Следующей осенью, уезжая в Москву, мы увидели в Феодосии, прогуливающуюся по перрону Н.А.Обухову. Она никого не провожала, просто выходила вместе с подругой к московскому поезду, следуя, очевидно, еще дореволюционной традиции. Мама, немного знакомая с ней, окликнула ее; та подошла к нашему окну и разговорилась с мамой. Спросив у Надежды Андреевны разрешение, я принялась щелкать ее киноаппаратом. К сожалению, пленка оказалась уже заснятой, и после проявки Обухову едва можно было различить на фоне каких-то гор, и, что еще хуже, проносящихся машин. Так обидно, — мы все ее обожали; она, как всегда красивая, была в осенне-палевых тонах и долго махала нам вслед, а через год или два Надежды Андреевны не стало.

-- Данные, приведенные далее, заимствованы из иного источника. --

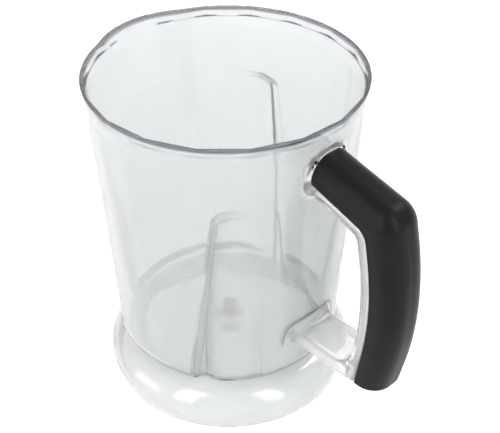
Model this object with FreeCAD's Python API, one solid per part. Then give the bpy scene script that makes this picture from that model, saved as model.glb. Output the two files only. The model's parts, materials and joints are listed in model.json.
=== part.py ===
"""Beaker of a kitchen blender: a clear moulded cup on a flared skirt, with a two-shell handle.

Millimetres. The origin is the centre of the ring that the beaker stands on, +Z is up along the
cup's axis, and the handle lies in the XZ plane on the +X side. The pouring lip is on the -X side.
"""
import FreeCAD, Part
import math
import os

from FreeCAD import Vector

os.makedirs("parts", exist_ok=True)

# Cup
height = 171.5
rim_radius = 67.0
rim_flare = 0.8
flare_drop = 10.0
taper = 0.0557
wall = 2.3
floor_top = 23.8
corner_radius = 14.0

# Faceted band inside the rim
band_height = 4.5
band_sides = 18
band_turn = 6.3
band_step = 0.12

# Pouring lip opposite the handle
lip_reach = 3.0
lip_radius = rim_radius - 22.0
lip_blend = 60.0
lip_drop = 36.0

# Skirt that the cup stands on, hollow from below
crease_radius = rim_radius - 19.0
skirt_radius = rim_radius - 3.0
skirt_widest_height = 8.0
foot_radius = skirt_radius - 1.6
foot_round = 0.7

# Flow breakers: pads where the wall spirals inwards and steps back out at a slanted riser
pad_azimuths = (-48.3, 28.3, 112.7, 227.3)
pad_span = 20.0
pad_depth = 3.6
pad_riser_width = 2.1
pad_slant = 0.13
pad_shoulder_drop = 41.7
pad_arch_drop = 53.0
pad_arch_radius = 16.0
pad_fade = -0.006
pad_overrun = 0.05

# Boss and steel pin in the middle of the floor
boss_radius = 8.5
boss_rise = 0.6
boss_drop = 9.0
pin_radius = 3.5
pin_rise = 7.6
pin_shank_radius = 2.8
pin_depth = 8.0
pin_chamfer = 0.6

# Handle: the seam between the clear core and the black cover, seen from the side
neck_drop = 23.6
elbow_out = 33.1
elbow_drop = 10.5
grip_out = 41.2
grip_share = 0.54
foot_out = 33.6
foot_height = 49.5
handle_width = 24.0
core_depth = 6.5
cover_depth_neck = 0.454 * handle_width
cover_depth_elbow = 0.596 * handle_width
cover_depth_grip = 0.65 * handle_width
cover_depth_foot = 0.542 * handle_width
elbow_radius_seam = 8.0
elbow_radius_inner = 5.0
elbow_radius_outer = 12.5
bow_share = 0.98
cover_gap = 1.6
cover_edge_radius = handle_width / 2.4
hollow_step = 4.6
core_edge_radius = 3.0
shell_wall = 2.4

# Lower arm between the cup and the foot of the handle, a channel that is open below
arm_depth = 7.0
arm_knee_radius = 11.0
arm_spare = 12.0
stub_spare = 4.0
arm_root_fillet = 6.0
neck_root_fillet = 4.4

top_reach = 5.0
seam_turn = 75.0
slope = math.atan(taper)


def polar(radius, azimuth, z=0.0):
    turn = math.radians(azimuth)
    return Vector(radius * math.cos(turn), radius * math.sin(turn), z)


def wall_radius(z, inset=0.0):
    """Radius of the cup's wall at a height, its surface moved inwards by inset."""
    return rim_radius - rim_flare - taper * (height - z) - inset / math.cos(slope)


def corner_centre():
    """The centre of the arc between the cup's floor and its wall, as radius and height."""
    z = floor_top - wall + corner_radius
    return wall_radius(0) + z * math.tan(slope) - corner_radius / math.cos(slope), z


def join(edges):
    return Part.Wire(edges)


def revolve(edges):
    """A side view turned about the cup's axis, its seam kept clear of the handle and the pads."""
    face = Part.Face(join(edges))
    face.rotate(Vector(0, 0, 0), Vector(0, 0, 1), seam_turn)
    return face.revolve(Vector(0, 0, 0), Vector(0, 0, 1), 360)


def side_point(point):
    """A point of a side view, as radius and height, in the XZ plane."""
    return Vector(point[0], 0, point[1])


def line(first, last):
    return Part.LineSegment(side_point(first), side_point(last)).toShape()


def bezier(*points):
    curve = Part.BezierCurve()
    curve.setPoles([side_point(p) for p in points])
    return curve.toShape()


def arc(first, middle, last):
    return Part.Arc(side_point(first), side_point(middle), side_point(last)).toShape()


def rounded_path(points, radii):
    """Straight runs through the points, with a tangent arc at each inner point that has a radius."""
    edges = []
    start = Vector(*points[0])
    for index in range(1, len(points) - 1):
        corner = Vector(*points[index])
        radius = radii[index]
        if radius <= 0:
            edges.append(Part.LineSegment(start, corner).toShape())
            start = corner
            continue
        back = (Vector(*points[index - 1]) - corner).normalize()
        ahead = (Vector(*points[index + 1]) - corner).normalize()
        half = back.getAngle(ahead) / 2
        reach = radius / math.tan(half)
        bisector = (back + ahead).normalize()
        centre = corner + bisector * (radius / math.sin(half))
        first = corner + back * reach
        last = corner + ahead * reach
        middle = centre - bisector * radius
        edges.append(Part.LineSegment(start, first).toShape())
        edges.append(Part.Arc(first, middle, last).toShape())
        start = last
    edges.append(Part.LineSegment(start, Vector(*points[-1])).toShape())
    return edges


def closed_outline(points, radii):
    """A closed outline through the points, of which the first is a sharp corner."""
    return join(rounded_path(list(points) + [points[0]], list(radii) + [0]))


def extrude_side(points, radii, width):
    """A side view in the XZ plane, given thickness across Y."""
    outline = closed_outline([(x, 0, z) for x, z in points], radii)
    face = Part.Face(outline)
    face.translate(Vector(0, -width / 2, 0))
    return face.extrude(Vector(0, width, 0))


def shifted(points, depths):
    """The corners of a line that runs beside another, at its own depth beside each corner."""
    moved = []
    for index, (x, z) in enumerate(points):
        normals = []
        for a, b in ((index - 1, index), (index, index + 1)):
            if a >= 0 and b < len(points):
                run = Vector(points[b][0] - points[a][0], points[b][1] - points[a][1], 0).normalize()
                normals.append(Vector(-run.y, run.x, 0))
        mitre = normals[0]
        if len(normals) == 2:
            mitre = (normals[0] + normals[1]).normalize()
        share = depths[index] / mitre.dot(normals[0])
        moved.append((x + mitre.x * share, z + mitre.y * share))
    return moved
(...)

Мои кадры были, наверное, последними из вообще немногих, запечатлевших ее. До середины пятидесятых она много лет живала в Коктебеле, сменив его в дальнейшем на Феодосию. Н.А. дружила с М.С. и порой по ее просьбе соглашалась попеть. В комнату, где она пела, аккомпанируя себе на рояле, допускались лишь самые близкие друзья старшего поколения, но на лестнице и возле дома собиралась целая толпа послушать звучавший «на неповторимых низах» голос Обуховой.